Saturday, January 17, 2009

Team Iberia's Spain: History, Links, and Hovercrafts Continued

The History of Poetry in Spain:

The history of poetry in Spain is much more difficult to pin down, if only because the history of Spanish-language poetry is so vast and various, and often gets confused with the history of poetry from Spain itself. However, Spain, like Portugal with “Os Lusíadas,” pivots its history of poetics around a larger national epic, the “Cantar de Mio Cid,” written in 1140 in the form of 3 major cantos through mester de juglaria, or the verse form of the minstrels dominated by assonance rather than rhyme. For a link to this “Song of My Lord” in English, click here.

Castillian narrative poetry, or mester de clerecía, replaced the minstrel verse in the 13th C. Learned poets, usually clerics (hence the name) used consonance, Alexandrine syllabic lines and quatrains to especially explore Christian themes and the lives of the saints.

By the middle ages, lyric poetry again dominated, but also again, there is a distinction between the poetry of the commoners (folk-songs or jarchas) and the poetry of the educated noble class. Such historical class distinctions in the realm of who was entitled to the language of poetry are especially interesting in light of our modern readings of poems like “The Tale of the Hedgehog” (whose simple language can’t save him from death by materialism), or lines like “Poetry is useless, it serves only / to behead a king” (from “Poetry,” p. 13).

A vacillation between a longing for both complication and simplicity in the language occurs throughout the next few movements in poetry. By the 15th-C. Renaissance in Spanish poetry, the poets of the age are interested mostly in uncomplicated diction and syntax, preferring to eschew what seems to be unnatural or overly wrought language. The poets of the Baroque period take the opposite tack, and are later accused by poets of the Enlightenment for privileging a twisted rhetorical structure. Romanticism in Spanish poetry continued to prize folk art and customs as well as to elevate subjective experience but through stylized presentation, while the Realist poets of the 19th C. again returned to simpler descriptions of everyday experience.

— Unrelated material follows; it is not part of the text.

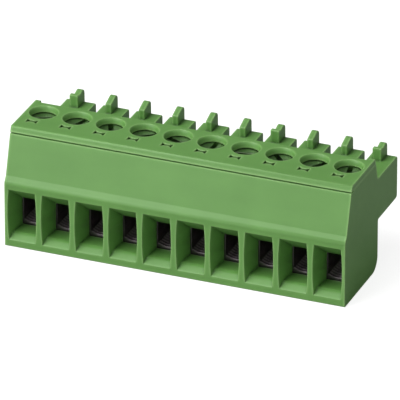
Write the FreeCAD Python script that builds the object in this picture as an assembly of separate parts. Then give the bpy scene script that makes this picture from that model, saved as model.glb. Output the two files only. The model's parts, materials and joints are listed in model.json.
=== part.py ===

20th C. Spanish poetry, then, accepts these struggles of the ownership of language and how best to articulate lyric through language and poetry becomes highly politicized in light of the destruction of Spain’s fleet in Cuba by the U.S. in 1898. A restless generation of Spanish poets is born, some heavily nationalistic, such as Lorca, and these poets (into the present day) are often forced to grapple with how modern technology, economy, and machinery factors into their love of the national and natural world of Spain (again, see “The Tale of the Hedgehog” and the stanza in “Poetics” which reads “I know that other poets / disguise themselves as poets, / they go to their offices of silence / they manage their banks of brilliance, / they calculate with essence / the balance of their internal assets, / they are the torchbearers of the kings and gods / or they are the tongue of hell” (14). An interesting link between these issues of consumerism, Tuscaloosa, and Lorca, it seems that the room where Lorca was taken from before he was shot in ‘36 has been converted into a restaurant called El Rincon (de Lorca). For a tour of Lorca’s Spain, click here. And for another fun link of Lorca, where someone has artificially animated a still photoraph of Federico to read one of his poems, watch this YouTube video.


Further Useful Links, including Poets from our Anthology:

1. Bernardo Atxaga's very flashy website

2. Chus Pato's page at Shearsman Books

And, to tie our countries’ sections together…

a video of another Galician poet, Xosé Luís Méndez Ferrín, speaking at a rally. (The poem doesn't start until the end of the 2nd minute, and then its cut off, but a fine opportunity to listen to the interesting combination of Portuguese and Spanish that is Galician)

as well as the same useful phrases, this time in Spanish:

How are you? ¿Cómo estás?

I love you. Te amo

My hovercraft is full of eels. Mi aerodeslizador está lleno de anguilas.

1 comment:

  1. While I do think it entirely probable that Atxaga's love of the national and natural world of Spain is manifest in his poetry, the fact that he's writing in Euskera, a co-official, not to mention potentially seperatist, language spoken by only 1 million out of Spain's 46 million citizens, seems to me to undermine any national fever in favor of a more regional love of Basque country (car bombs not included).